Morvius’s let out a sharp sigh.
"Do you know why she doing that?" he asked slowly.
"No. But I’d bet my soul it was the time when she met with Clyde."
Morvius stepped back, hand running down his face. He didn’t speak for a long moment. The silence dragged until it frayed the edge of the room.
Then, his voice returned. Not in anger, but cold and low.
"She’s the traitor."
The secretary said nothing. The old observer merely nodded once.
Morvius turned toward the window overlooking a pale expanse of clouds. The Bureau was bleeding. The higher beings were losing their patience. And now, with Agatha’s betrayal and Clyde moving unchecked, they were no longer just losing ground, they were losing control.
He took a slow breath. Then turned back.
"We say nothing for now," Morvius muttered. "Let her think we’re still blind."
"But what do we do?" the secretary asked, finally breaking her silence.
Morvius stared at the darkened screen. "We focus our eyes on her. She will eventually come in contact with Clyde again."
The old man and the secretary nodded.
---
The world shifted around them as Clyde and Asqa stepped through the portal.
This Ruin greeted them with the familiar scenery. The sky above was filled with jagged crack. The ground was ruined with corpses of man and monsters.
Clyde exhaled as his boots touched the ground.
"They all feel the same now," Asqa said behind him.
Clyde offered a short nod. "Yeah."
They stood still for a moment. Around them they hear the faint rumbles. The things that survived here had already sensed them.
Clyde looked out over the horizon, where silhouettes began to emerge in the distance. Some large, others sleek and fast.
"They’re coming," he said, his voice flat.
"Of course they are," Asqa sighed tiredly. "Then we kill them, again and again, because we need to raise our level."
Clyde turned slightly, a wry smile twitching at the corner of his mouth. "Getting tired of this already?"
"I was tired three Ruins ago."
They moved forward together, boots crunching across the fields. The creatures charged now, snarling and hissing.
Asqa summoned her wand. Clyde’s hands ignited with fire.
"I miss the days when we were tearing down domain of the Celestials," Asqa muttered. "This feels like a just janitor work."
"Necessary janitor work," Clyde replied. "Until Sivagadh Fortress is ready, we do this."

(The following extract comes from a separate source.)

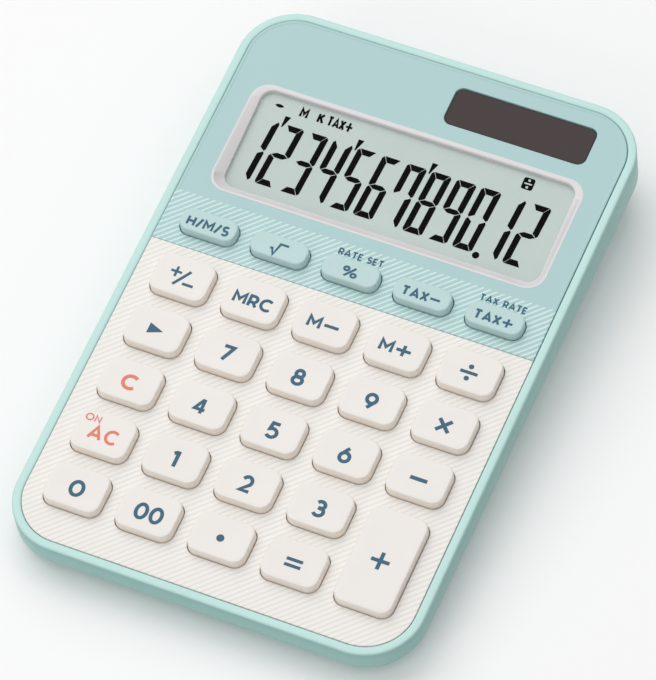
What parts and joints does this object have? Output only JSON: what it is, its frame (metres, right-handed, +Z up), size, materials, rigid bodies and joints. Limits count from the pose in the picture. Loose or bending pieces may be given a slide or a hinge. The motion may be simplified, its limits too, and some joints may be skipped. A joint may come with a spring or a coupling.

The high council of the Sivagadh Fortress was still channeling and weaving the enchanted dimension that would serve as their shelter for the hundreds, maybe thousands, who had lose their masters.
But the that place wasn’t ready yet.
So they cleared the Ruins. Killing the leftover beasts and raise their levels. Preparing for whatever came next.
They never suspected that their doo was starting happen behind their eyes.